• **What the exercise asks**
Take the data below and copy exactly the lines starting at the one with "# Driving square, with" and finishing at the one with "obj.parent = empty", both included.

----- Source data

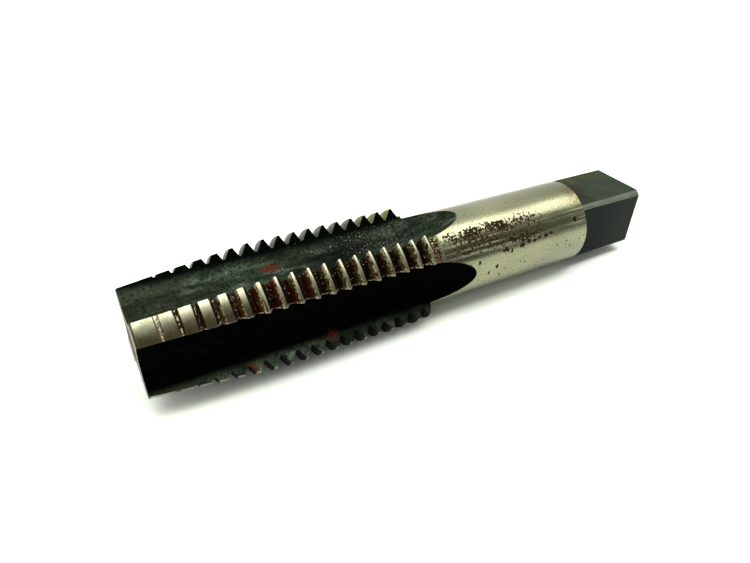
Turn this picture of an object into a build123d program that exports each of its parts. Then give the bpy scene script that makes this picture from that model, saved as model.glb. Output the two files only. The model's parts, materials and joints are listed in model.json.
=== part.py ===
"""Taper hand tap for a 1-1/8 inch hole with 7 threads per inch, ground from one bar of tool steel.

The tap lies on two of its four lands. Its axis runs along X, from the cutting end to the driving
square, and the origin is on the surface it lies on, under the middle of its length.
"""

from build123d import *
from math import acos, atan, ceil, cos, degrees, pi, radians, sin, tan
import os

INCH = 25.4

# Overall proportions of the blank
overall_length = 5.4375 * INCH
shank_diameter = 0.896 * INCH

# Thread: a right-hand 60 degree form with flats at its crest and root
thread_diameter = 1.125 * INCH
threads_per_inch = 7
thread_length = 65.0
thread_end_angle = 25  # of the bevel behind the last thread, from square to the axis
crest_flat_share = 1 / 8
root_flat_share = 1 / 8
flank_angle = 30
first_groove = 0.811  # pitches from the cutting end, on the first land

# Lead taper, which thins the crests towards the cutting end
taper_length = 27.0
front_diameter = 23.1
front_bevel = 0.12

# Flutes: round-bottomed channels, cut by a wheel that lifts out over the shank
flute_count = 4
web_diameter = 13.0
land_angle = 27.8
flute_straight = 58.0
wheel_radius = 45.0

# Driving square
square_size = 0.672 * INCH
square_length = 0.875 * INCH
square_end_bevel = 0.2

# Centre holes in both end faces: a 60 degree cone, then a pilot hole
centre_mouth_diameter = 8.0
centre_cone_angle = 60
centre_pilot_diameter = 4.0
centre_pilot_depth = 7.0  # from the end face

# How far each cut runs past the face that it starts from
cut_past = 1.0

# Radii, and the thread's other sizes
thread_radius = thread_diameter / 2
shank_radius = shank_diameter / 2
front_radius = front_diameter / 2
pitch = INCH / threads_per_inch
flank_slope = tan(radians(flank_angle))
thread_depth = pitch * (1 - crest_flat_share - root_flat_share) / (2 * flank_slope)
root_radius = thread_radius - thread_depth
lead_angle = degrees(atan(pitch / (pi * (thread_radius + root_radius))))
thread_end = thread_length + (thread_radius - shank_radius) * tan(radians(thread_end_angle))
groove_count = ceil(thread_end / pitch)

# A land and half of a flute, as angles about the axis
land_step = 360 / flute_count
flute_half_angle = radians(land_step - land_angle) / 2

# The flute's arc passes through both edges of its mouth and over the web
mouth_height = thread_radius * cos(flute_half_angle)
mouth_half_width = thread_radius * sin(flute_half_angle)
web_radius = web_diameter / 2
flute_depth = mouth_height - web_radius
flute_radius = (flute_depth**2 + mouth_half_width**2) / (2 * flute_depth)

# The wheel lifts until its rim is clear of the thread's crests
wheel_lift = thread_radius + cut_past - web_radius
wheel_lift_angle = degrees(acos(1 - wheel_lift / wheel_radius))

# Centre holes and driving square
centre_radius = centre_mouth_diameter / 2
pilot_radius = centre_pilot_diameter / 2
cone_depth = (centre_radius - pilot_radius) / tan(radians(centre_cone_angle) / 2)
square_start = overall_length - square_length


# Turned blank, with its centre holes, its lead taper and the bevel behind the last thread
with BuildPart() as blank:
    with BuildSketch(Plane.XZ):
        with BuildLine():
            Polyline(
                (centre_pilot_depth, 0),
                (centre_pilot_depth, pilot_radius),
                (cone_depth, pilot_radius),
                (0, centre_radius),
                (0, front_radius - front_bevel),
                (front_bevel, front_radius),
                (taper_length, thread_radius),
                (thread_length, thread_radius),
                (thread_end, shank_radius),
                (overall_length - square_end_bevel, shank_radius),
                (overall_length, shank_radius - square_end_bevel),
                (overall_length, centre_radius),
                (overall_length - cone_depth, pilot_radius),
                (overall_length - centre_pilot_depth, pilot_radius),
                (overall_length - centre_pilot_depth, 0),
                close=True,
            )
        make_face()
    revolve(axis=Axis.X)

# One flute: a straight channel, then the round rim of the wheel that lifts out over the shank
with BuildPart() as flute:
    with BuildSketch(Plane.YZ.offset(-cut_past)):
        with Locations((0, -web_radius - flute_radius)):
            Circle(flute_radius)
    extrude(amount=cut_past + flute_straight)
    with BuildSketch(Plane.YZ.offset(flute_straight)):
        with Locations((0, -web_radius - flute_radius)):
            Circle(flute_radius)
    revolve(
        axis=Axis((flute_straight, 0, -web_radius - wheel_radius), (0, 1, 0)),
        revolution_arc=wheel_lift_angle,
    )

# One thread groove across one land: a short ring with the section of the space between two
# crests. Both of its ends lie in the flutes.
with BuildPart() as groove:
    groove_arc = land_angle + 16
    groove_height = thread_depth + cut_past
    root_half = root_flat_share * pitch / 2
    mouth_half = root_half + groove_height * flank_slope
    with BuildSketch(Plane.XZ.rotated((-groove_arc / 2, 0, 0))):
        with BuildLine():
            Polyline(
                (-root_half, -root_radius),
                (-mouth_half, -root_radius - groove_height),
                (mouth_half, -root_radius - groove_height),
                (root_half, -root_radius),
                close=True,
            )
        make_face()
    revolve(axis=Axis.X, revolution_arc=groove_arc)

# The tap about its own axis, from its cutting end
with BuildPart() as ground:
    add(blank.part)

    # Flutes, the first of them facing down
    for index in range(flute_count):
        add(flute.part, rotation=(index * land_step, 0, 0), mode=Mode.SUBTRACT)

    # Thread: each groove is turned to the lead angle, and each land's row of grooves starts a
    # part of a pitch further on than the row before it, so that the rows join as one helix
    for index in range(flute_count):
        land_turn = (index + 0.5) * land_step
        row_start = first_groove + index / flute_count
        row = [
            Location(((row_start + turn) * pitch, 0, 0), (land_turn, 0, -lead_angle))
            for turn in range(groove_count)
        ]
        with Locations(*row):
            add(groove.part, mode=Mode.SUBTRACT)

    # Driving square, with its corners left round
    with BuildSketch(Plane.YZ.offset(square_start)):
        Circle(thread_radius)
        Rectangle(square_size, square_size, mode=Mode.SUBTRACT)
    extrude(amount=square_length, mode=Mode.SUBTRACT)

# The tap as it lies, on the lower edges of two lands
with BuildPart() as tap:
    axis_height = -ground.part.bounding_box().min.Z
    with Locations((-overall_length / 2, 0, axis_height)):
        add(ground.part)

tap.part.label = "tap"
os.makedirs("parts", exist_ok=True)
export_step(tap.part, "parts/tap.step")
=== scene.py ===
import json
import math

import bmesh
import bpy
from mathutils import Euler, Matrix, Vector


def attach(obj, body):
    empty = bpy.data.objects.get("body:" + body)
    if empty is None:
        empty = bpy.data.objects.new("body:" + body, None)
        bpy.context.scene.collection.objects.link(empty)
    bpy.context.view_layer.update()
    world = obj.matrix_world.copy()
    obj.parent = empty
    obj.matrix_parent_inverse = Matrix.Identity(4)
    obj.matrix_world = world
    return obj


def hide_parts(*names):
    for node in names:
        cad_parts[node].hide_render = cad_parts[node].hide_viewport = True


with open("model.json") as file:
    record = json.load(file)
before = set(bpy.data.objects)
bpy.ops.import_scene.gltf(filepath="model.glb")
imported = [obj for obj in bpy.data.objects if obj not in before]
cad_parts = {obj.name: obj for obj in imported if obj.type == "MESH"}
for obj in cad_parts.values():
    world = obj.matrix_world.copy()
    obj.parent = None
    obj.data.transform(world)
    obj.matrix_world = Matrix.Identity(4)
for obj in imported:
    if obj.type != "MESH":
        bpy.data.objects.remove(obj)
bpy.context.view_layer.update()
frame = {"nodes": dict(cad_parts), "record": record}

MM = 0.001

# Where the tip of the lead and the axis lie in the frame, in millimetres, and the shank's radius.
mounts = {mount["name"]: mount for mount in frame["record"]["mounts"]}
TIP, _, AXIS_HEIGHT = (c / MM for c in mounts["front_centre"]["pos_m"])
SHANK_RADIUS = mounts["shank"]["dims"]["r_mm"]

# The tap's other sizes in millimetres. Those along it start from the tip of the lead.
SHOULDER = 115.88
THREAD_END = 65.0
THREAD_RADIUS = 14.2875
TAPER_LENGTH = 27.0
TIP_RADIUS = 11.55
PITCH = 25.4 / 7
FIRST_GROOVE = 3.396
FLUTE_STRAIGHT = 58.0
FLUTE_RADIUS = 7.616
FLUTE_CENTRE = 14.116
WHEEL_AXIS = 51.5
HOLE_RADIUS = 4.05  # of the centre holes, with a little to spare
HOLE_END = 12.0  # the hole in the tip ends before this
FACET = 0.1  # how far the mesh's facets may part from the round forms
FLUTE_FACET = 0.13  # and in the flutes
SLACK = 0.03  # how far before a plane a face still counts as on it

# How far along the axis the unit normals lean: those of a 60 degree thread's flanks, those at a
# worn crest's edges, and the most that still counts as none.
FLANK_LEAN = 0.866
CREST_LEAN = 0.45
NO_LEAN = 0.2

MM_PER_DEGREE = 0.2  # round the shank
NOISE_MIDDLE = 0.5  # the noise texture's values lie about this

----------

• **Solution below**
    # Driving square, with its corners left round
    with BuildSketch(Plane.YZ.offset(square_start)):
        Circle(thread_radius)
        Rectangle(square_size, square_size, mode=Mode.SUBTRACT)
    extrude(amount=square_length, mode=Mode.SUBTRACT)

# The tap as it lies, on the lower edges of two lands
with BuildPart() as tap:
    axis_height = -ground.part.bounding_box().min.Z
    with Locations((-overall_length / 2, 0, axis_height)):
        add(ground.part)

tap.part.label = "tap"
os.makedirs("parts", exist_ok=True)
export_step(tap.part, "parts/tap.step")
=== scene.py ===
import json
import math

import bmesh
import bpy
from mathutils import Euler, Matrix, Vector


def attach(obj, body):
    empty = bpy.data.objects.get("body:" + body)
    if empty is None:
        empty = bpy.data.objects.new("body:" + body, None)
        bpy.context.scene.collection.objects.link(empty)
    bpy.context.view_layer.update()
    world = obj.matrix_world.copy()
    obj.parent = empty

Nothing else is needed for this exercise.